Currently 1.8 million people in England are living with and beyond a cancer diagnosis, and good quality health and social care support is more important than ever. This project is exploring the current patterns of health and social care use by cancer patients in order to inform future service development and provision.
This research project, which has been commissioned by the Department of Health, aims to find out how often and how intensively cancer patients use local authority funded social care and the NHS. This information is currently not available elsewhere and will be used to inform the development of services in this area.
We will find out how cancer patients’ use of health and social care changes following diagnosis with cancer, and compare their patterns of use to what would be expected for other patients of the same age and sex.
This study will be the first of its kind to find out how much local authority health and social care support cancer patients need.
In order to do this, we will work with local authorities and their health partners to extract a series of administrative datasets about the use of services in their areas. By linking these data sets together at the person level, we can build up a picture of health and social care use over a period of several years for individual patients. To protect patient confidentiality, we will only receive pseudonymous data which means that we will not be able to identify any of the patients concerned.

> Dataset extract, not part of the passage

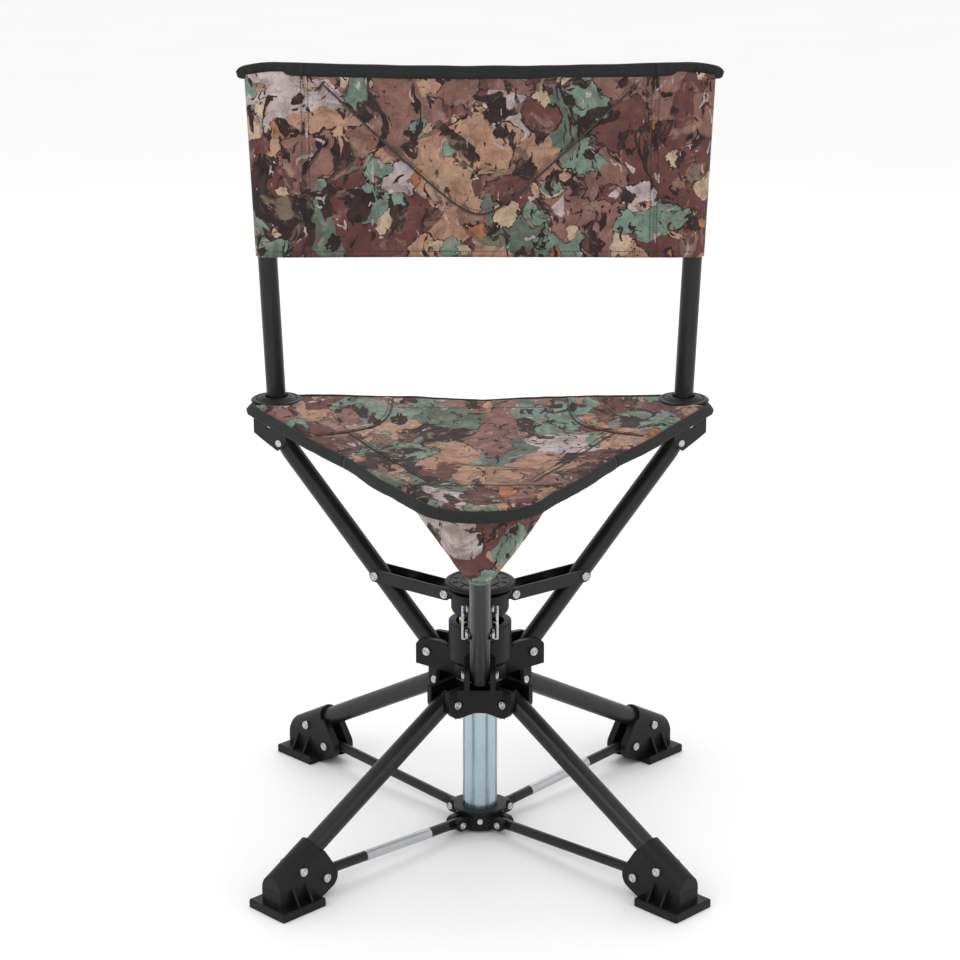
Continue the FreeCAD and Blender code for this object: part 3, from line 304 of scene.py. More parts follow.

The key for this project will be to link these records to cancer registry information so that we can identify people in these areas who have been diagnosed with cancer. This will mean we can compare cancer patients’ use of health and social care from the point of initial diagnosis and compare this to other groups of the same age and sex. This is the first time that we have linked administrative data sets to the clinical audit databases and, if successful, may produce a model that can be used for future research.